--- START Provided data ---

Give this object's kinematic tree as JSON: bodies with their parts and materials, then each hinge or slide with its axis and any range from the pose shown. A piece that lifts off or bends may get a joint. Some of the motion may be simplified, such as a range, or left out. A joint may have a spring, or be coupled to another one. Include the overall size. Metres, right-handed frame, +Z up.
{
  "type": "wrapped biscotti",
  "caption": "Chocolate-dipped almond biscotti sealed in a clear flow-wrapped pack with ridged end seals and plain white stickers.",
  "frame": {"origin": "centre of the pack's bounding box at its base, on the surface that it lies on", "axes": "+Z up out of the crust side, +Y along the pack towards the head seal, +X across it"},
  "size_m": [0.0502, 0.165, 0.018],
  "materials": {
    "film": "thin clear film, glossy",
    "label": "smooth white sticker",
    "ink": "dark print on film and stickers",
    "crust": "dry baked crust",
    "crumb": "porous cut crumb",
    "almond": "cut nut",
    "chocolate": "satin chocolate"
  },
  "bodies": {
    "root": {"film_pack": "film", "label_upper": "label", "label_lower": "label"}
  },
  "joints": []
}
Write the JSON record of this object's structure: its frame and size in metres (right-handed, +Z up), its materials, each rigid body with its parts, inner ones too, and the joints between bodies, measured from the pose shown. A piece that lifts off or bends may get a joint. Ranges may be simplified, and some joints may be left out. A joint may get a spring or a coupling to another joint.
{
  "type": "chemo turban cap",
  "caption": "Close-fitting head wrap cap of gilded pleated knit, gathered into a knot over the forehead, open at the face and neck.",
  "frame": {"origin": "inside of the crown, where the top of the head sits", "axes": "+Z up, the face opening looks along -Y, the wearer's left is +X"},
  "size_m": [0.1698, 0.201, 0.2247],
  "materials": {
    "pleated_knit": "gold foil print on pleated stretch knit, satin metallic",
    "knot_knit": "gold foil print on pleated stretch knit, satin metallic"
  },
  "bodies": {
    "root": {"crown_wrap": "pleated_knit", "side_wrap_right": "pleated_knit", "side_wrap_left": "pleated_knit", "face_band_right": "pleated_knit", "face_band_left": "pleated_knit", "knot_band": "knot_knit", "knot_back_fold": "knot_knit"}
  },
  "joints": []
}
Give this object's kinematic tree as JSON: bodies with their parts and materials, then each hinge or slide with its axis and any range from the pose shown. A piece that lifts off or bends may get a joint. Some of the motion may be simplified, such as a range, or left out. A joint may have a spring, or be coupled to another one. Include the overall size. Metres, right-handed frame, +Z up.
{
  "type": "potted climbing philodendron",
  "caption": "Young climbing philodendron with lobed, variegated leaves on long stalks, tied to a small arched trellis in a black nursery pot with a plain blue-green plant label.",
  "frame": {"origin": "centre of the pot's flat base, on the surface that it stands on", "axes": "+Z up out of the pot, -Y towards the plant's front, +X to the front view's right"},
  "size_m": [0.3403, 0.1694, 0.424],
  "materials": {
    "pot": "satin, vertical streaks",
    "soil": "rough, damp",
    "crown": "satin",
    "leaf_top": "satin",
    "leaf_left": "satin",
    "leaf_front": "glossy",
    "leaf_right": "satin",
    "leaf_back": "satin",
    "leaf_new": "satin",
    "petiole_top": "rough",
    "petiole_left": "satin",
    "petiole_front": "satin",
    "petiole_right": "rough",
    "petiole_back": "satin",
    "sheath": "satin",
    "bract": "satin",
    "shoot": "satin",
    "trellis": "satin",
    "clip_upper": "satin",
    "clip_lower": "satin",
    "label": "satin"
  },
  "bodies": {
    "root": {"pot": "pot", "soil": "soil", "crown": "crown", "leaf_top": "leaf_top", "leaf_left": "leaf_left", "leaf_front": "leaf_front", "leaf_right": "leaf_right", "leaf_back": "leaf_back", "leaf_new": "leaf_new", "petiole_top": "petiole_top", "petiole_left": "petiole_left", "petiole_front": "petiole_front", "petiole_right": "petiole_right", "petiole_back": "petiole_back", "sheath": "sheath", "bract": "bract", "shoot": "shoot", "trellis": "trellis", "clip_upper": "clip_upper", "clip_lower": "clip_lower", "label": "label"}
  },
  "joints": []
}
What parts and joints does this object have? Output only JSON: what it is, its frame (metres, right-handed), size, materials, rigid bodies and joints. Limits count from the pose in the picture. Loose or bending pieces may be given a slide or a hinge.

--- END Provided data ---

(Written problem) Return every record above exactly as it appears.

(Result for this exercise)
Give this object's kinematic tree as JSON: bodies with their parts and materials, then each hinge or slide with its axis and any range from the pose shown. A piece that lifts off or bends may get a joint. Some of the motion may be simplified, such as a range, or left out. A joint may have a spring, or be coupled to another one. Include the overall size. Metres, right-handed frame, +Z up.
{
  "type": "wrapped biscotti",
  "caption": "Chocolate-dipped almond biscotti sealed in a clear flow-wrapped pack with ridged end seals and plain white stickers.",
  "frame": {"origin": "centre of the pack's bounding box at its base, on the surface that it lies on", "axes": "+Z up out of the crust side, +Y along the pack towards the head seal, +X across it"},
  "size_m": [0.0502, 0.165, 0.018],
  "materials": {
    "film": "thin clear film, glossy",
    "label": "smooth white sticker",
    "ink": "dark print on film and stickers",
    "crust": "dry baked crust",
    "crumb": "porous cut crumb",
    "almond": "cut nut",
    "chocolate": "satin chocolate"
  },
  "bodies": {
    "root": {"film_pack": "film", "label_upper": "label", "label_lower": "label"}
  },
  "joints": []
}
Write the JSON record of this object's structure: its frame and size in metres (right-handed, +Z up), its materials, each rigid body with its parts, inner ones too, and the joints between bodies, measured from the pose shown. A piece that lifts off or bends may get a joint. Ranges may be simplified, and some joints may be left out. A joint may get a spring or a coupling to another joint.
{
  "type": "chemo turban cap",
  "caption": "Close-fitting head wrap cap of gilded pleated knit, gathered into a knot over the forehead, open at the face and neck.",
  "frame": {"origin": "inside of the crown, where the top of the head sits", "axes": "+Z up, the face opening looks along -Y, the wearer's left is +X"},
  "size_m": [0.1698, 0.201, 0.2247],
  "materials": {
    "pleated_knit": "gold foil print on pleated stretch knit, satin metallic",
    "knot_knit": "gold foil print on pleated stretch knit, satin metallic"
  },
  "bodies": {
    "root": {"crown_wrap": "pleated_knit", "side_wrap_right": "pleated_knit", "side_wrap_left": "pleated_knit", "face_band_right": "pleated_knit", "face_band_left": "pleated_knit", "knot_band": "knot_knit", "knot_back_fold": "knot_knit"}
  },
  "joints": []
}
Give this object's kinematic tree as JSON: bodies with their parts and materials, then each hinge or slide with its axis and any range from the pose shown. A piece that lifts off or bends may get a joint. Some of the motion may be simplified, such as a range, or left out. A joint may have a spring, or be coupled to another one. Include the overall size. Metres, right-handed frame, +Z up.
{
  "type": "potted climbing philodendron",
  "caption": "Young climbing philodendron with lobed, variegated leaves on long stalks, tied to a small arched trellis in a black nursery pot with a plain blue-green plant label.",
  "frame": {"origin": "centre of the pot's flat base, on the surface that it stands on", "axes": "+Z up out of the pot, -Y towards the plant's front, +X to the front view's right"},
  "size_m": [0.3403, 0.1694, 0.424],
  "materials": {
    "pot": "satin, vertical streaks",
    "soil": "rough, damp",
    "crown": "satin",
    "leaf_top": "satin",
    "leaf_left": "satin",
    "leaf_front": "glossy",
    "leaf_right": "satin",
    "leaf_back": "satin",
    "leaf_new": "satin",
    "petiole_top": "rough",
    "petiole_left": "satin",
    "petiole_front": "satin",
    "petiole_right": "rough",
    "petiole_back": "satin",
    "sheath": "satin",
    "bract": "satin",
    "shoot": "satin",
    "trellis": "satin",
    "clip_upper": "satin",
    "clip_lower": "satin",
    "label": "satin"
  },
  "bodies": {
    "root": {"pot": "pot", "soil": "soil", "crown": "crown", "leaf_top": "leaf_top", "leaf_left": "leaf_left", "leaf_front": "leaf_front", "leaf_right": "leaf_right", "leaf_back": "leaf_back", "leaf_new": "leaf_new", "petiole_top": "petiole_top", "petiole_left": "petiole_left", "petiole_front": "petiole_front", "petiole_right": "petiole_right", "petiole_back": "petiole_back", "sheath": "sheath", "bract": "bract", "shoot": "shoot", "trellis": "trellis", "clip_upper": "clip_upper", "clip_lower": "clip_lower", "label": "label"}
  },
  "joints": []
}
What parts and joints does this object have? Output only JSON: what it is, its frame (metres, right-handed), size, materials, rigid bodies and joints. Limits count from the pose in the picture. Loose or bending pieces may be given a slide or a hinge.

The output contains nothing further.